There are many unanswered questions posed by Section 1400Z with respect to investments in qualified opportunity zone funds. Those considering organizing or investing in entities that intend to certify as qualified opportunity funds would be well served by consulting with knowledgeable legal counsel prior to organizing or investing in qualified opportunity funds.

Should you have any questions concerning this legislation or qualified opportunity zones in general, please contact any of the authors of this alert or any members of the Day Pitney Investment Management and Private Funds group or Tax group.


[1] Under the 90 percent asset test of Section 1400Z, the assets of a qualified opportunity fund must be comprised of at least 90 percent "qualified opportunity property," to which cash does not qualify.

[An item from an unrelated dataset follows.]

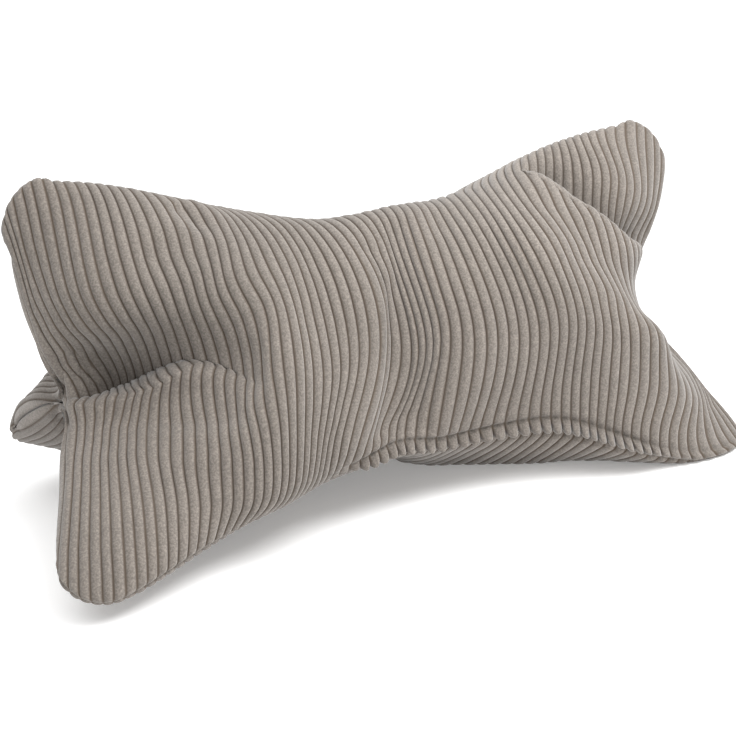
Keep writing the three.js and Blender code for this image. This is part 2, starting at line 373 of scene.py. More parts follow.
# row number of a flat place
def rowOf(x, y):
    outer, inner = seamDistance(x), notchSideDistance(x)
    return pattern["halfRows"] * (y - inner) / np.maximum(outer - inner, 1e-6)


halves = {(panel, half): HalfPanel(panel, half) for panel in range(3) for half in range(2)}


# outward normals of a grid of points, whose first index runs along x and whose second runs up the panel
def gridNormals(points):
    alongX, alongY = np.gradient(points, axis=0), np.gradient(points, axis=1)
    normals = np.cross(alongX, alongY)
    length = np.linalg.norm(normals, axis=2, keepdims=True)
    return normals / np.maximum(length, 1e-12)


# places along the seams at which the direction straight out of the pillow is kept
hornPlaces = np.linspace(pattern["notchDistance"] + 0.2, hornEnd, 24)
bodyPlaces = np.linspace(-pattern["notchDistance"], pattern["notchDistance"], 321)
seamTable = np.concatenate([-hornPlaces[::-1], bodyPlaces, hornPlaces])
seamProbe = {"rows": 0.35, "along": 0.3}


# outward normals of a half panel beside its edge
def edgeNormals(panel, half, x, row):
    step, beside = seamProbe["rows"], seamProbe["along"]
    sign = 1 if half else -1
    inside = np.where(row > pattern["halfRows"] / 2, row - step, row + step)
    edge, inner = halves[panel, half].at(x, row), halves[panel, half].at(x, inside)
    along = halves[panel, half].at(x + beside, row) - halves[panel, half].at(x - beside, row)
    up = (edge - inner) * np.where(row > pattern["halfRows"] / 2, 1, -1)[:, None] * sign
    normals = np.cross(along, up)
    return normals / np.maximum(np.linalg.norm(normals, axis=1, keepdims=True), 1e-12)


# direction out of the pillow between the two panels of each seam
def seamDirections(row):
    found = {}
    for seam in range(3):
        total = 0
        for panel, seams in enumerate(panelSeams.values()):
            if seam in seams:
                half = seams.index(seam)
                total = total + edgeNormals(panel, half, seamTable, np.full(len(seamTable), float(row)))
        found[seam] = total / np.linalg.norm(total, axis=1, keepdims=True)
    return found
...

[2] Under Section 1400Z, investors may defer capital gains that would otherwise be recognized in that taxable year by investing such gains in qualified opportunity funds.

[3] These businesses include private or commercial golf courses, country clubs, massage parlors, hot tub facilities, suntan facilities, racetrack or other facilities used for gambling, or any store the principal business of which is the sale of alcoholic beverages for consumption off premises.